Burżuazyjny pacyfizm nie jest socjalizmem! 

"Ofensywa Antykapitalistyczna" i "Nurt Lewicy Rewolucyjnej" likwidują socjalizm 

w bełkocie pacyfizmu!

Lewicowi pacyfiści z OA odmawiając wezwania do obrony Iraku przed imperializmem - które jest obecnie podstawowym wezwaniem socjalizmu - likwidują się w pacyfistycznym bełkocie, twierdząc, że „Irak i tak się już poddał wpuszczając inspektorów”. Po co więc wojna?

Z kolei NLR, nie wierzy w samą logikę imperializmu i jego grabieżczych wojen, pytając: „Czy mimo masowych protestów do wojny jednak dojdzie? Nie wiadomo. Jednak wiadomo, że masowe protesty przyprawiające Busha o wściekłość dobitnie pokazują, że nie ma on mandatu międzynarodowej opinii publicznej na swe działania, które powszechnie uważane są za niemoralne” (artykuł z drugiej połowy lutego pt. "Niezapomniany dzień" tj. dzień 15 lutego 2003 r.)

W opozycji do tego bełkotu "Platforma proletariacka" stoi na stanowisku Trockiego wyrażonego w "Programie przejściowym" z 1938 r.:

Imperialistyczna burżuazja panuje nad światem. Ze względu na swój zasadniczy charakter przyszła wojna będzie wojną imperialistyczną. Główną treścią polityki międzynarodowego proletariatu będzie więc walka przeciwko imperializmowi i jego wojnie. Główna zasada tej walki, to: „główny wróg jest we własnym kraju”, bądź: „klęska własnego (imperialistycznego) rządu jest mniejszym złem”.

Ale nie wszystkie kraje świata są krajami imperialistycznymi. Przeciwnie, większość z nich jest ofiarami imperializmu. Niektóre kraje kolonialne czy półkolonialne bez wątpienia spró­bują wykorzystać wojnę dla zrzucenia z siebie jarzma niewolnictwa.
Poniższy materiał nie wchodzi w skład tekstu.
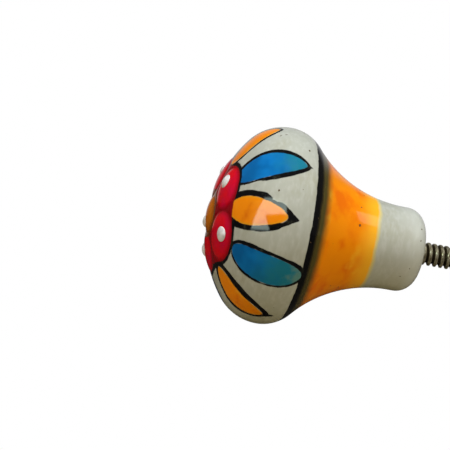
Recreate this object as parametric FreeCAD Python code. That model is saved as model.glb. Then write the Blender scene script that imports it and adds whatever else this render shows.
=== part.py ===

Z ich strony nie będzie to woj­na imperialistyczna, lecz wyzwoleńcza. Obowiązkiem międzynarodowego proletariatu będzie dopomożenie krajom uciskanym przeciwko uciskającym. Tenże obowiązek rozszerza się na ZSRR bądź inne państwo robotnicze, które może powstać przed wojną lub w czasie wojny. Klęska każdego imperialistycznego rządu w walce z robotniczym państwem lub z krajem kolonialnym jest mniejszym złem.